A high level view of the architecture you will need to run workflows is shown is below.
This section of the guide details the common components required for job execution and data storage. This includes the following:
- A place to store your input data and generated results
- Access controls to your data and compute resources
- Code and artifacts used to provision compute resources
- Containerized task scheduling and execution
The above is referred to here as the "Genomics Workflows Core". To launch this core in your AWS account, use the Cloudformation template below.
|Genomics Workflow Core||Create EC2 Launch Templates, AWS Batch Job Queues and Compute Environments, a secure Amazon S3 bucket, and IAM policies and roles within an existing VPC. NOTE: You must provide VPC ID, and subnet IDs.||cloud_download||play_arrow|
The core is agnostic of the workflow orchestrator you intended to use, and can be installed multiple times in your account if needed (e.g. for use by different projects).

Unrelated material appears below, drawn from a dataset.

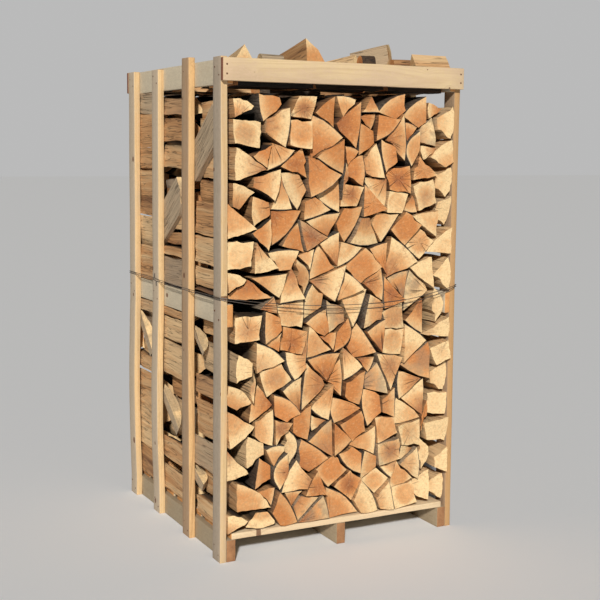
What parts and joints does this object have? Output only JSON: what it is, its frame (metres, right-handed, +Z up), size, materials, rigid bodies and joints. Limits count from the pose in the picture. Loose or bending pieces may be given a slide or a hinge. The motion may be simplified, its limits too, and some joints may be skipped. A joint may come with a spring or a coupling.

Each installation uses a
Namespace value to group resources accordingly. By default, the
Namespace is set to the stack name, which must be unique within an AWS region.
To create all of the resources described, the Cloudformation template above uses Nested Stacks. This is a way to modularize complex stacks and enable reuse. The individual nested stack templates are intended to be run from a parent or "root" template. On the following pages, the individual nested stack templates are available for viewing only.